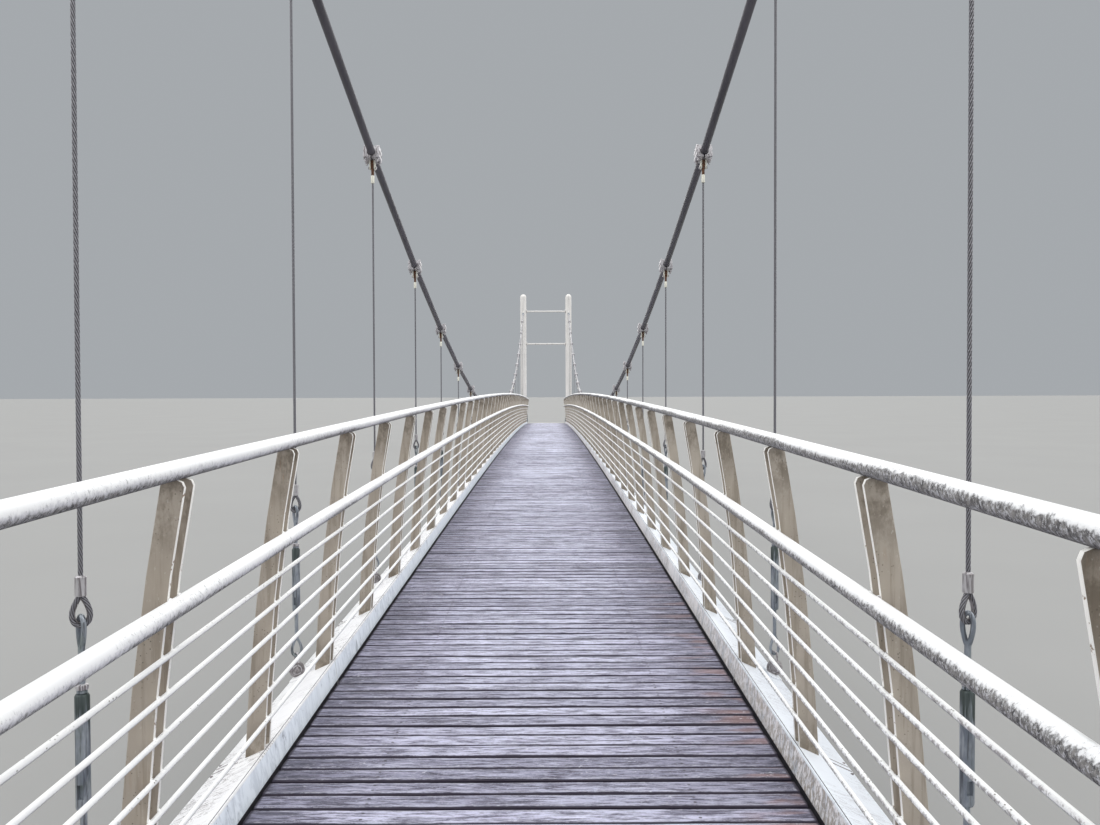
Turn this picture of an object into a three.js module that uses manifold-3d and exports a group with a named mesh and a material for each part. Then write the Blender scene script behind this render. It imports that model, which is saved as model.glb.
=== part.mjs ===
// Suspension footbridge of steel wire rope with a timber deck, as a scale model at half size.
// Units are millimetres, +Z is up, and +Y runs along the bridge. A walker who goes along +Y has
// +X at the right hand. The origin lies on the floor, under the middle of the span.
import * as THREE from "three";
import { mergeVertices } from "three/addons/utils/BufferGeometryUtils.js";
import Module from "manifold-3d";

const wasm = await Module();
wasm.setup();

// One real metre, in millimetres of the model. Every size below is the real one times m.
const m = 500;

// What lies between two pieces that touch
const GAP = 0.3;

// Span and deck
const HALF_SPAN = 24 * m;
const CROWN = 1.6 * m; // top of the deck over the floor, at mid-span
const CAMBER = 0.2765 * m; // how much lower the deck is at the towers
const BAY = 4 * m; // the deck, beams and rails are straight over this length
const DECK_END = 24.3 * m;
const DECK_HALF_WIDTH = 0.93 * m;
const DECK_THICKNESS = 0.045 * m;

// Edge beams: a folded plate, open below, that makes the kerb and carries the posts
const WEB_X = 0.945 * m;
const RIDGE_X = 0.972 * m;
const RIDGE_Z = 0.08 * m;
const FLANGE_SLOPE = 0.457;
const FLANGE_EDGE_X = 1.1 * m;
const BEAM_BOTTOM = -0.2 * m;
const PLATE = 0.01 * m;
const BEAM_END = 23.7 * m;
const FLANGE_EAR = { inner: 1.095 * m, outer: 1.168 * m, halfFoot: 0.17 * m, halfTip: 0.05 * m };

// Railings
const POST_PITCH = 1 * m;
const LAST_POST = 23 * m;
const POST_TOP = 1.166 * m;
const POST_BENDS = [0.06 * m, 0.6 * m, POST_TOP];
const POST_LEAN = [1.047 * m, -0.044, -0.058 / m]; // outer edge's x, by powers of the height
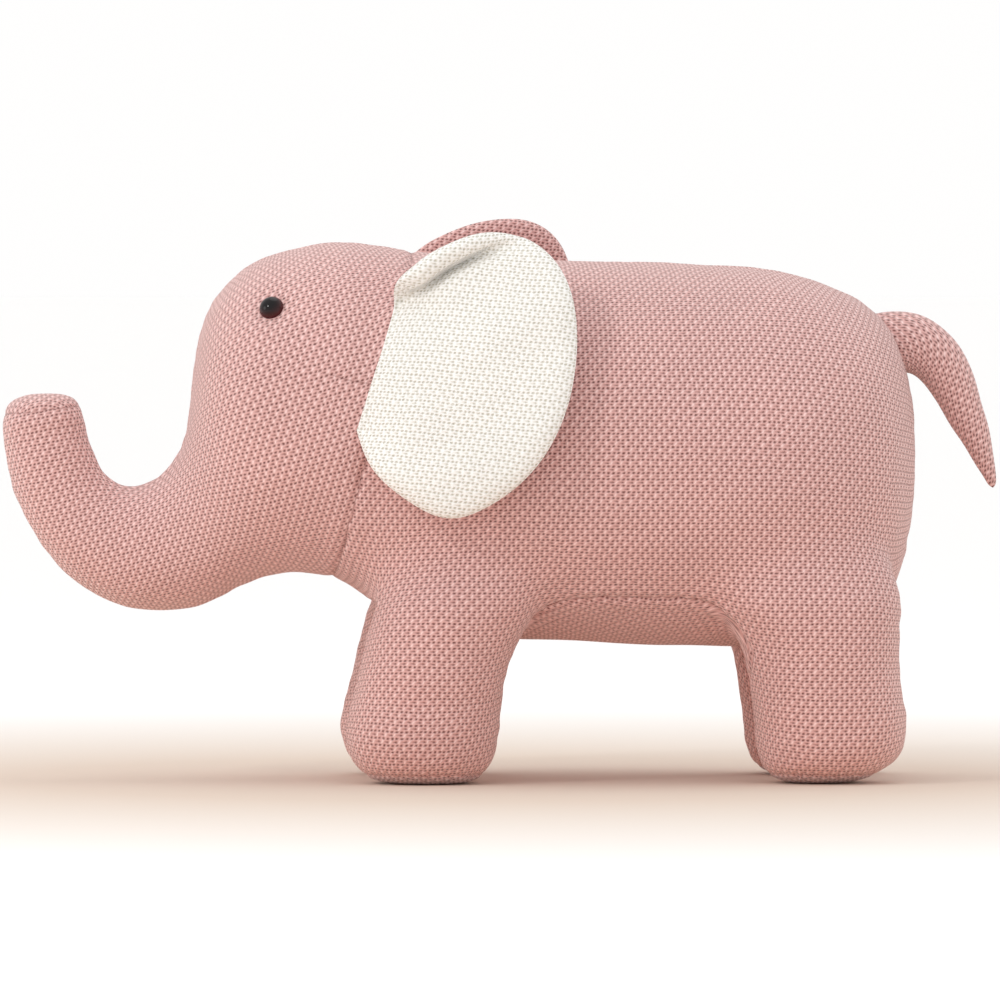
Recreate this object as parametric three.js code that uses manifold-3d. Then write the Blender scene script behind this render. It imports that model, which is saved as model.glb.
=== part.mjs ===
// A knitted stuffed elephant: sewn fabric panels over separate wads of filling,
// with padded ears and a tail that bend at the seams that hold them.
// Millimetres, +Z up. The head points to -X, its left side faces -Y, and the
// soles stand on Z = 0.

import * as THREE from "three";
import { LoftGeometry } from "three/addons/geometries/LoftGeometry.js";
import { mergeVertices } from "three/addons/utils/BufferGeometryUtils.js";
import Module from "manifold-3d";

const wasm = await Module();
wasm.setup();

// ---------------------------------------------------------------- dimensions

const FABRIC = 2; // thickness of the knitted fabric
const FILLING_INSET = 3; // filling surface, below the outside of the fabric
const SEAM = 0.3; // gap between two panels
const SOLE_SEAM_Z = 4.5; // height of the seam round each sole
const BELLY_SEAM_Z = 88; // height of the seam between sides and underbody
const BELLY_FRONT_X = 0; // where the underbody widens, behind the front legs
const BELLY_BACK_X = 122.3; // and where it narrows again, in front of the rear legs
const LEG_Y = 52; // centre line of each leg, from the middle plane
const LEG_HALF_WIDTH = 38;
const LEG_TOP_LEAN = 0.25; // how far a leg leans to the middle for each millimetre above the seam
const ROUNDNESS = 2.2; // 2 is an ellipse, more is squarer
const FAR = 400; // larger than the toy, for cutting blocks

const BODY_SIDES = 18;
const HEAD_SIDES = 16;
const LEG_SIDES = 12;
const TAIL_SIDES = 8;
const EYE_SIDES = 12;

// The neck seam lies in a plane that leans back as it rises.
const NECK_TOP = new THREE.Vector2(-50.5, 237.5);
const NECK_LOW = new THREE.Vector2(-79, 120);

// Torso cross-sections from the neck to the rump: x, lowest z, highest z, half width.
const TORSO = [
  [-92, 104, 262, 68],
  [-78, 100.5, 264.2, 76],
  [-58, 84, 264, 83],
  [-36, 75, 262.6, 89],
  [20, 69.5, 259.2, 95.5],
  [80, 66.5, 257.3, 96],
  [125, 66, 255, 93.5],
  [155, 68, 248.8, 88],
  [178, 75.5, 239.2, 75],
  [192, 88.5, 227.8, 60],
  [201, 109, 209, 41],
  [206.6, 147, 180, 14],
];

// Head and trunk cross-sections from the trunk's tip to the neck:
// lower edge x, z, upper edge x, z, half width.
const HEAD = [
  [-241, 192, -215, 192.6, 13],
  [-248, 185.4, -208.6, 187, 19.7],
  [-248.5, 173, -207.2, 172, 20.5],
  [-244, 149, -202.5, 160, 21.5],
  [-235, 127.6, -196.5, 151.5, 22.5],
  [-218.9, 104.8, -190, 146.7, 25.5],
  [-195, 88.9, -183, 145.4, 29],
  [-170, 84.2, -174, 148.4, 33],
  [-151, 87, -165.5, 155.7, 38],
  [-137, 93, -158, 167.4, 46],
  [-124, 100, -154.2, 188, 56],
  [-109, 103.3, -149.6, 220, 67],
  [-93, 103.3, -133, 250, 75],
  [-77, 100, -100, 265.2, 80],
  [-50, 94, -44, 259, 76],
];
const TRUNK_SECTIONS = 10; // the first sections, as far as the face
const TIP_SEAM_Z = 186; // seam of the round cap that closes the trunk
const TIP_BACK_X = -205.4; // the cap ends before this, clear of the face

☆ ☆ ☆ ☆

Set exercise
Repeat every entry exactly, please.

Response below
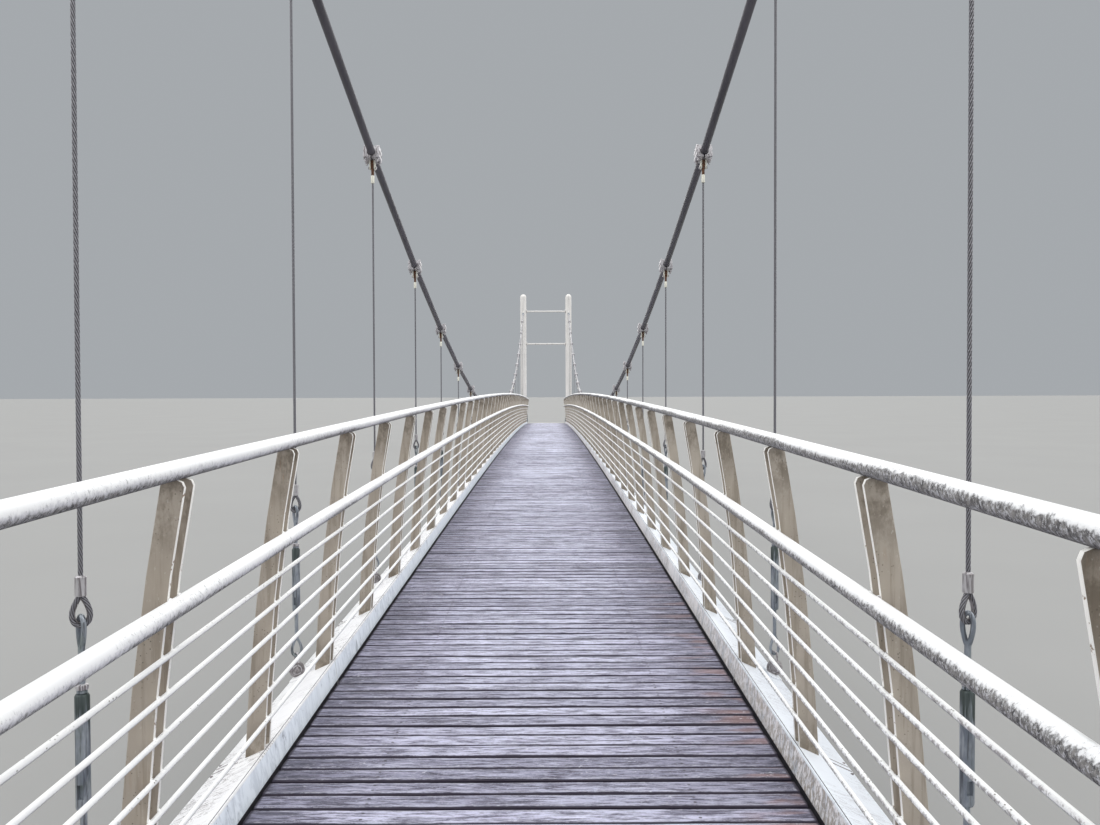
Turn this picture of an object into a three.js module that uses manifold-3d and exports a group with a named mesh and a material for each part. Then write the Blender scene script behind this render. It imports that model, which is saved as model.glb.
=== part.mjs ===
// Suspension footbridge of steel wire rope with a timber deck, as a scale model at half size.
// Units are millimetres, +Z is up, and +Y runs along the bridge. A walker who goes along +Y has
// +X at the right hand. The origin lies on the floor, under the middle of the span.
import * as THREE from "three";
import { mergeVertices } from "three/addons/utils/BufferGeometryUtils.js";
import Module from "manifold-3d";

const wasm = await Module();
wasm.setup();

// One real metre, in millimetres of the model. Every size below is the real one times m.
const m = 500;

// What lies between two pieces that touch
const GAP = 0.3;

// Span and deck
const HALF_SPAN = 24 * m;
const CROWN = 1.6 * m; // top of the deck over the floor, at mid-span
const CAMBER = 0.2765 * m; // how much lower the deck is at the towers
const BAY = 4 * m; // the deck, beams and rails are straight over this length
const DECK_END = 24.3 * m;
const DECK_HALF_WIDTH = 0.93 * m;
const DECK_THICKNESS = 0.045 * m;

// Edge beams: a folded plate, open below, that makes the kerb and carries the posts
const WEB_X = 0.945 * m;
const RIDGE_X = 0.972 * m;
const RIDGE_Z = 0.08 * m;
const FLANGE_SLOPE = 0.457;
const FLANGE_EDGE_X = 1.1 * m;
const BEAM_BOTTOM = -0.2 * m;
const PLATE = 0.01 * m;
const BEAM_END = 23.7 * m;
const FLANGE_EAR = { inner: 1.095 * m, outer: 1.168 * m, halfFoot: 0.17 * m, halfTip: 0.05 * m };

// Railings
const POST_PITCH = 1 * m;
const LAST_POST = 23 * m;
const POST_TOP = 1.166 * m;
const POST_BENDS = [0.06 * m, 0.6 * m, POST_TOP];
const POST_LEAN = [1.047 * m, -0.044, -0.058 / m]; // outer edge's x, by powers of the height
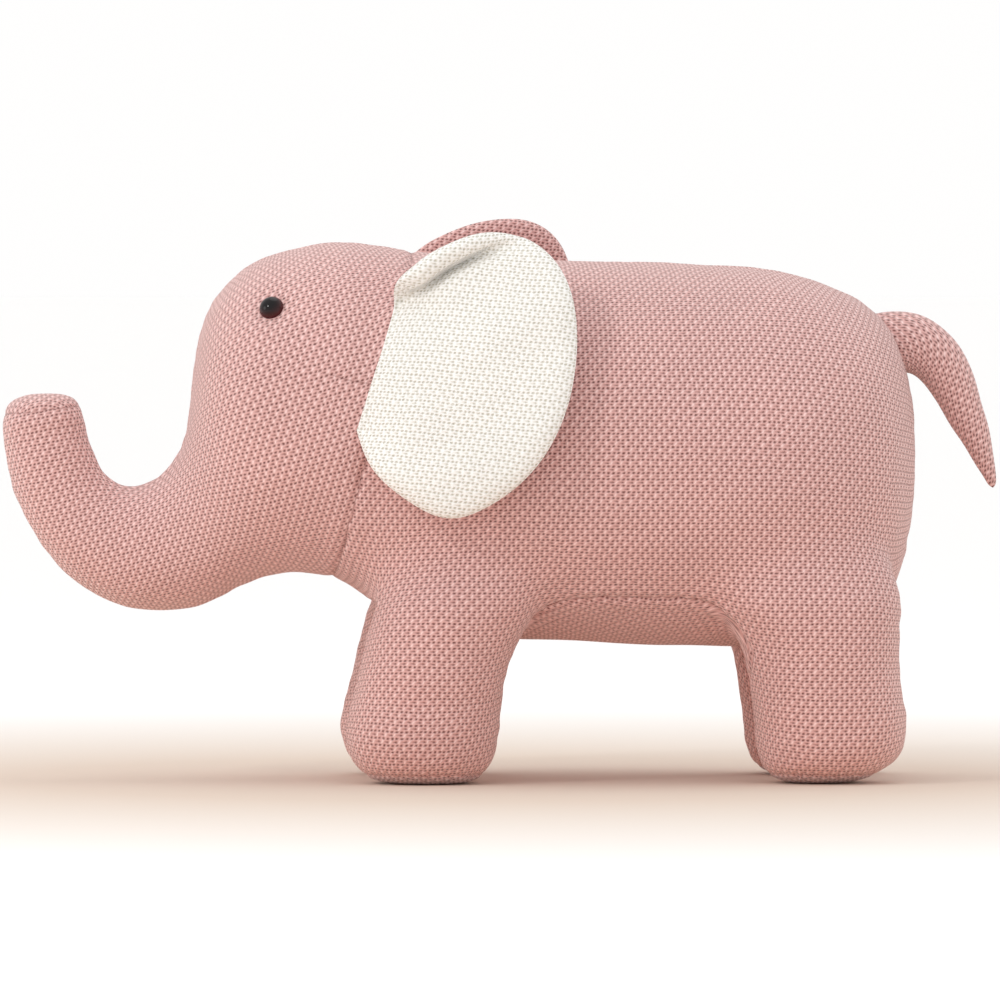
Recreate this object as parametric three.js code that uses manifold-3d. Then write the Blender scene script behind this render. It imports that model, which is saved as model.glb.
=== part.mjs ===
// A knitted stuffed elephant: sewn fabric panels over separate wads of filling,
// with padded ears and a tail that bend at the seams that hold them.
// Millimetres, +Z up. The head points to -X, its left side faces -Y, and the
// soles stand on Z = 0.

import * as THREE from "three";
import { LoftGeometry } from "three/addons/geometries/LoftGeometry.js";
import { mergeVertices } from "three/addons/utils/BufferGeometryUtils.js";
import Module from "manifold-3d";

const wasm = await Module();
wasm.setup();

// ---------------------------------------------------------------- dimensions

const FABRIC = 2; // thickness of the knitted fabric
const FILLING_INSET = 3; // filling surface, below the outside of the fabric
const SEAM = 0.3; // gap between two panels
const SOLE_SEAM_Z = 4.5; // height of the seam round each sole
const BELLY_SEAM_Z = 88; // height of the seam between sides and underbody
const BELLY_FRONT_X = 0; // where the underbody widens, behind the front legs
const BELLY_BACK_X = 122.3; // and where it narrows again, in front of the rear legs
const LEG_Y = 52; // centre line of each leg, from the middle plane
const LEG_HALF_WIDTH = 38;
const LEG_TOP_LEAN = 0.25; // how far a leg leans to the middle for each millimetre above the seam
const ROUNDNESS = 2.2; // 2 is an ellipse, more is squarer
const FAR = 400; // larger than the toy, for cutting blocks

const BODY_SIDES = 18;
const HEAD_SIDES = 16;
const LEG_SIDES = 12;
const TAIL_SIDES = 8;
const EYE_SIDES = 12;

// The neck seam lies in a plane that leans back as it rises.
const NECK_TOP = new THREE.Vector2(-50.5, 237.5);
const NECK_LOW = new THREE.Vector2(-79, 120);

// Torso cross-sections from the neck to the rump: x, lowest z, highest z, half width.
const TORSO = [
  [-92, 104, 262, 68],
  [-78, 100.5, 264.2, 76],
  [-58, 84, 264, 83],
  [-36, 75, 262.6, 89],
  [20, 69.5, 259.2, 95.5],
  [80, 66.5, 257.3, 96],
  [125, 66, 255, 93.5],
  [155, 68, 248.8, 88],
  [178, 75.5, 239.2, 75],
  [192, 88.5, 227.8, 60],
  [201, 109, 209, 41],
  [206.6, 147, 180, 14],
];

// Head and trunk cross-sections from the trunk's tip to the neck:
// lower edge x, z, upper edge x, z, half width.
const HEAD = [
  [-241, 192, -215, 192.6, 13],
  [-248, 185.4, -208.6, 187, 19.7],
  [-248.5, 173, -207.2, 172, 20.5],
  [-244, 149, -202.5, 160, 21.5],
  [-235, 127.6, -196.5, 151.5, 22.5],
  [-218.9, 104.8, -190, 146.7, 25.5],
  [-195, 88.9, -183, 145.4, 29],
  [-170, 84.2, -174, 148.4, 33],
  [-151, 87, -165.5, 155.7, 38],
  [-137, 93, -158, 167.4, 46],
  [-124, 100, -154.2, 188, 56],
  [-109, 103.3, -149.6, 220, 67],
  [-93, 103.3, -133, 250, 75],
  [-77, 100, -100, 265.2, 80],
  [-50, 94, -44, 259, 76],
];
const TRUNK_SECTIONS = 10; // the first sections, as far as the face
const TIP_SEAM_Z = 186; // seam of the round cap that closes the trunk
const TIP_BACK_X = -205.4; // the cap ends before this, clear of the face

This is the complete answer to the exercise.